DeepDiveR is an R package to prepare input for running DeepDive in Python.
Note: The DeepDiveR package is under active developement. The version used in our application note is available on this branch.
You can install DeepDiveR directly in an R console by using the devtools library as below. Make sure you have R version 4.4.1 or above installed on your computer:
library(remotes)
remotes::install_github("DeepDive-project/DeepDiveR")
library(DeepDiveR)
An alternative branch can be installed by specifying the branch to install:
library(remotes)
remotes::install_github("DeepDive-project/DeepDiveR", ref = "application_note")
library(DeepDiveR)
The functions in DeepDiveR assume input data to be organised by columns with a "Taxon", discrete "Area", "MinAge", "MaxAge" and "Locality" identifier for each fossil occurrence. Please carry out any extra cleaning steps, such as removal of duplicate occurrences, prior to use of the data preparation function.

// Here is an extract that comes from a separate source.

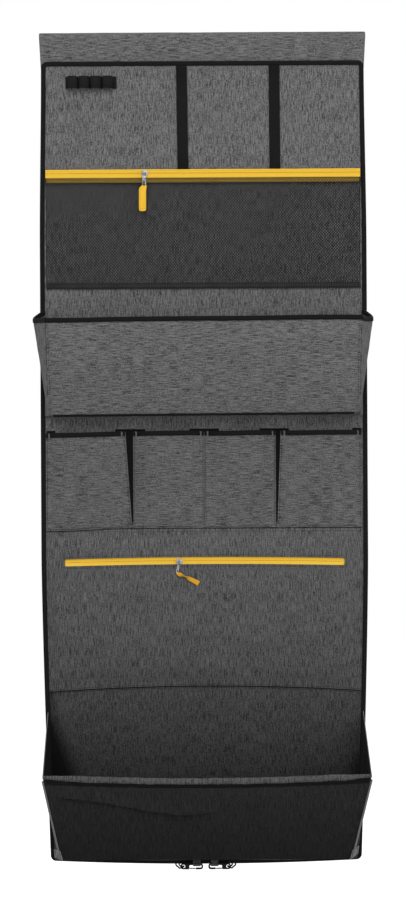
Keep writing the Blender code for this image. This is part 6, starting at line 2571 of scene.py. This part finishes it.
@dataclass
class SnapHook(Sewn):
    """One snap hook on its parking tab, with a sprung gate and the cord through its eye."""

    name: str
    side: int
    inner_x: float
    length: float = 0.0312
    height: float = 0.0081
    wire: float = 0.0023
    eye_hole: float = 0.0048
    oval: float = 0.0168
    gate_length: float = 0.0083
    gate_inset: float = 0.0105
    tab_width: float = 0.0105
    ribbon: float = 0.0009
    sewn: float = 0.0050
    on_binding: float = 0.0014
    cord: float = 0.0011
    lift: float = 0.0018

    @property
    def clear(self) -> float:
        """Returns the radius of the tab's hole."""
        return self.wire / math.sqrt(2) + GAP

    @property
    def middle(self) -> float:
        """Returns the depth of the hook's middle."""
        return self.on_binding + self.clear + self.ribbon

    @property
    def bar_z(self) -> float:
        """Returns the height of the bar in the tab."""
        return OUTLINE.foot_z(0) - GAP - self.wire / 2 + self.lift

    @property
    def eye(self) -> tuple[float, float]:
        """Returns the middle of the eye, as (x, z).

        Returns:
            The two places.
        """
        outer = self.inner_x + self.side * self.length
        top = self.bar_z + self.wire / 2
        return outer - self.side * (self.eye_hole / 2 + self.wire * 0.75), top - self.height / 2

    def span(self, start: float, end: float) -> tuple[float, float]:
        """Returns two X places in order, given as distances from the hook's inner end."""
        ends = (self.inner_x + self.side * start, self.inner_x + self.side * end)
        return min(ends), max(ends)

    def build(self) -> None:
        """Builds the hook, its gate and its parking tab."""
        top = self.bar_z + self.wire / 2
        foot = top - self.height
        near, far = level(self.middle + self.wire / 2), level(self.middle - self.wire / 2)
        low, high = self.span(0, self.length)
        body = block(f"hook_body_{self.name}", (low, near, foot), (high, far, top))
        bevel_along(body, 1, self.height / 2 - GAP, 10)
        low, high = self.span(self.wire, self.wire + self.oval)
        oval = block("oval", (low, near - 0.01, foot + self.wire), (high, far + 0.01, top - self.wire))
        bevel_along(oval, 1, self.height / 2 - self.wire - 0.0001, 8)
        eye_x, eye_z = self.eye
        hole = block("hole", (eye_x - self.eye_hole / 2, near - 0.01, eye_z - self.eye_hole / 2),
            (eye_x + self.eye_hole / 2, far + 0.01, eye_z + self.eye_hole / 2))
        bevel_along(hole, 1, self.eye_hole / 2 - 0.0001, 8)
        gate_top = foot + self.wire
        low, high = self.span(self.gate_inset - GAP, self.gate_inset + self.gate_length + GAP)
        mouth = block("mouth", (low, near - 0.01, foot - 0.01), (high, far + 0.01, gate_top + GAP))
        cut(body, [oval, hole, mouth])
        soften(body, 0.00045, 3, 40)
        self.dress(body, HOOK, f"hook_{self.name}", f"hook_{self.name}", angle=35)
        low, high = self.span(self.gate_inset, self.gate_inset + self.gate_length)
        gate = block(f"hook_gate_body_{self.name}", (low, near + GAP, foot + GAP), (high, far - GAP, gate_top - GAP))
        bevel_along(gate, 1, (self.wire - 2 * GAP) / 2 - 0.0001, 5)
        grips = []
        for n in range(3):
            x = mix(low, high, 0.35 + 0.15 * n)
            grips.append(block("grip", (x - 0.0002, near, foot), (x + 0.0002, near + GAP + 0.0002, gate_top)))
        cut(gate, grips)
        soften(gate, 0.0002, 2, 40)
        self.dress(gate, GATE, f"hook_gate_{self.name}", f"gate_{self.name}", angle=35)
        self.parking_tab()

    def parking_tab(self) -> None:
        """Makes the ribbon round the hook's bar, sewn to the panel's foot."""
        x = self.inner_x + self.side * (self.wire * 1.5 + self.tab_width / 2)
        full = self.clear + self.ribbon
        rings = []
        for n in range(32):
            turn = 2 * math.pi * n / 32
            rise = self.sewn * ease((math.sin(turn) - 0.80) / 0.16)
            shrink = 1 - 0.35 * ease((math.sin(turn) - 0.80) / 0.16)
            inner = (self.clear * math.cos(turn), self.clear * math.sin(turn))
            outer = (full * math.cos(turn) * shrink, full * math.sin(turn) + rise)
            ring = []
            for across, (out, up) in ((-1, inner), (1, inner), (1, outer), (-1, outer)):
                ring.append(Vector((x + across * self.tab_width / 2, level(self.middle) + out, self.bar_z + up)))
            rings.append(ring)
        obj = skin(f"ribbon_parking_tab_{self.name}", rings, closed=True)
        soften(obj, 0.00015, 1, 70)
        self.dress(obj, PARKING, f"parking_tab_{self.name}", "", angle=50)
        level(self.middle)
        self.bar_z + full + 0.0026
        level(self.middle)
        self.bar_z + self.wire / 2
        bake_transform(obj)
        y = level(self.middle + full * 0.7)
        row = [Vector((x + (self.tab_width / 2 - 0.001) * (2 * s - 1), y, self.bar_z + full + 0.0026))
            for s in steps(8)]
        self.dress(Thread(pitch=0.0018, length=0.0015).sew(f"stitch_parking_tab_{self.name}", [row]), BLACK_THREAD)

    def route(self) -> list[Vector]:
        """Returns the cord's middle line through the hook's eye.

        Returns:
            The line's points.
        """
        eye_x, eye_z = self.eye
        eye_y, side = level(self.middle), self.side
        back = BOARD_BACK_Y + GAP + 0.0008 + GAP + self.cord
        reach = self.eye_hole * 1.6
        low = eye_z - self.cord / 2
        sewn = OUTLINE.foot_z(eye_x) + OUTLINE.binding
        spots = [(eye_x + side * reach, back, sewn), (eye_x + side * reach, back, low + self.eye_hole * 2),
            (eye_x + side * reach * 0.75, back - self.cord, low + self.cord * 0.5),
            (eye_x + side * reach * 0.3, (back + eye_y) / 2, low - self.cord * 0.5),
            (eye_x, eye_y + self.wire, eye_z), (eye_x, eye_y - self.wire, eye_z),
            (eye_x + side * self.eye_hole * 1.1, eye_y - self.wire, eye_z - self.eye_hole * 0.4),
            (eye_x + side * reach * 0.95, (back + eye_y) / 2, low - self.cord),
            (eye_x + side * reach * 1.35, back - self.cord, low + self.cord * 0.5),
            (eye_x + side * reach * 1.45, back, low + self.eye_hole * 2), (eye_x + side * reach * 1.45, back, sewn)]
        return smooth([Vector(spot) for spot in spots], 3)

    def cord_loop(self) -> None:
        """Makes the short cord through the hook's eye, sewn behind the panel's foot at both ends."""
        points = self.route()
        obj = self.dress(tube(f"cord_{self.name}", points, self.cord, 10), CORD, f"cord_loop_{self.name}", "")
        eye_x, eye_z = self.eye
        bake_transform(obj)
        length = sum((b - a).length for a, b in zip(points, points[1:]))
        tuple(points[0])
        [tuple(point) for point in points]


# ---- studio


@dataclass(frozen=True)
class Paper:
    """The white floor, which shows white to the camera and keeps the object's shadow."""

    name: str = "white floor"
    colour: Colour = (0.60, 0.60, 0.60)
    glow: float = 0.60

    def make(self) -> bpy.types.Material:
        """Makes the material.

        Returns:
            The new material.
        """
        nodes = Nodes(bpy.data.materials.new(self.name))
        speckle = nodes.noise(nodes.coords(Source.PLACE), 60.0, 3.0)
        nodes.settle(nodes.tint(speckle, 0.3, 0.7, self.colour, 0.985, 1.0), 0.9)
        nodes.shader.inputs["Emission Color"].default_value = (1, 1, 1, 1)
        nodes.feed(nodes.shader.inputs["Emission Strength"], nodes.sum("MULTIPLY", nodes.shown(), self.glow))
        return nodes.owner


@dataclass
class Studio:
    """The camera, the white room and its soft lamps."""

    distance: float = 2.611
    camera_x: float = -0.0017
    camera_z: float = -0.5554
    roll: float = 0.0052
    lens: float = 75.4
    floor_z: float = -1.42
    world_light: float = 0.64

    def camera(self) -> None:
        """Sets the camera at the photograph's place."""
        data = bpy.data.cameras.new("camera")
        data.lens = self.lens
        data.sensor_width = 36.0
        camera = bpy.data.objects.new("camera", data)
        bpy.context.collection.objects.link(camera)
        camera.location = (self.camera_x, -self.distance, self.camera_z)
        camera.rotation_euler = (math.pi / 2, self.roll, 0)
        bpy.context.scene.camera = camera

    def room(self) -> None:
        """Lays the floor and makes the world white behind the object."""
        bpy.ops.object.select_all(action="DESELECT")
        bpy.ops.mesh.primitive_plane_add(size=12, location=(0, 0, 0))
        floor = bpy.context.object
        floor.name = "floor"
        for point in floor.data.vertices:
            point.co.z = self.floor_z
        floor.data.materials.append(Paper().make())
        nodes = Nodes(bpy.data.worlds.new("white room"))
        bpy.context.scene.world = nodes.owner
        nodes.shader.inputs["Color"].default_value = (1, 1, 1, 1)
        nodes.feed(nodes.shader.inputs["Strength"], nodes.remap(nodes.shown(), 0.0, 1.0, self.world_light, 1.0))

    def lamp(self, name: str, place: Sequence[float], aim: Sequence[float], size: float, power: float) -> None:
        """Adds a soft square lamp that looks at a point.

        Args:
            name: The lamp's name.
            place: Where it stands.
            aim: The point that it looks at.
            size: Its side, in metres.
            power: Its power, in watts.
        """
        data = bpy.data.lights.new(name, "AREA")
        data.shape = "SQUARE"
        data.size = size
        data.energy = power
        lamp = bpy.data.objects.new(name, data)
        bpy.context.collection.objects.link(lamp)
        lamp.location = place
        lamp.rotation_euler = (Vector(aim) - Vector(place)).to_track_quat("-Z", "Y").to_euler()

    def lights(self) -> None:
        """Sets the lamps: one high in front, one from the right, and one behind."""
        middle = (0, 0, -0.55)
        self.lamp("key", (-0.5, -2.2, 1.5), middle, 1.6, 41)
        self.lamp("fill", (1.8, -2.0, -0.3), middle, 1.6, 14)
        self.lamp("back", (0.3, 2.2, 0.9), middle, 1.8, 26)

    def build(self) -> None:
        """Builds the room and the lamps, and sets plain colours."""
        self.room()
        self.lights()
        bpy.context.scene.view_settings.view_transform = "Standard"


# ---- all of it


def main() -> None:
    """Builds the organizer's pieces from its sleeve down to its hooks."""
    logging.basicConfig(level=logging.INFO, format="%(message)s")
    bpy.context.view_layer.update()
    studio = Studio()
    studio.camera()
    hooks = (SnapHook("left", -1, -0.0044), SnapHook("right", 1, 0.0026))
    for hook in hooks:
        hook.cord_loop()
    for piece in (PoleSleeve(), Panel(), Straps(), ElasticLoops(), TopZip(), MeshPocket(), ShelfPocket(), PocketRow(),
            LowerPanel(), WindowZip(), Bin(), *hooks):
        piece.build()
        log.info("built %s", type(piece).__name__)
    studio.build()


if __name__ == "__main__":
    main()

You can read more about following functions using ?function_name_here.
Data preparation: prep_dd_input
Generates a .csv file containing information about the time bins, counts of localities per time bin per region and counts of occurrences per taxa through time in each region. If using age replicates these are also saved in the same file.
Create a configuration file: create_config
Generates a .ini file of settings for analyses that will be executed in step 3. Setting modules to false will remove stages of analyses from the pipeline, by default the full pipeline will be run. For arguments see ?create_config
.
Settings not included in the arguments for create_config can be updated using:
edit_config(config, module = "module_where_parameter_is_stored", parameter = "parameter_you_want_to_set", value = "updated_parameter_value")
For arguments see ?edit_config
.
The configuration file is saved using:
config$write(paste(path_dat, "config.ini", sep="/"))
python run_dd_config.py your_path/config_file.ini
You can additionally specify a working directory where all output files are saved and the number of CPUs used for the parallelized simulations, which will overwrite the corresponding settings in the configuration file, using the flags
-wd your\_working\_directory
and e.g. -cpu 64.
This script will create a "simulations" folder containing the training and test sets, and a "trained_models" folder containing the trained models and plots of the training history. This folder will additionally include plots comparing the empirical and simulated fossil features (e.g. number of occurrences through time and per area, number of localities, fraction of singletons, and sampled diversity), CSV files with the predicted diversity trajectories for the test set and for the empirical dataset, and a plot of the estimated diversity trajectory.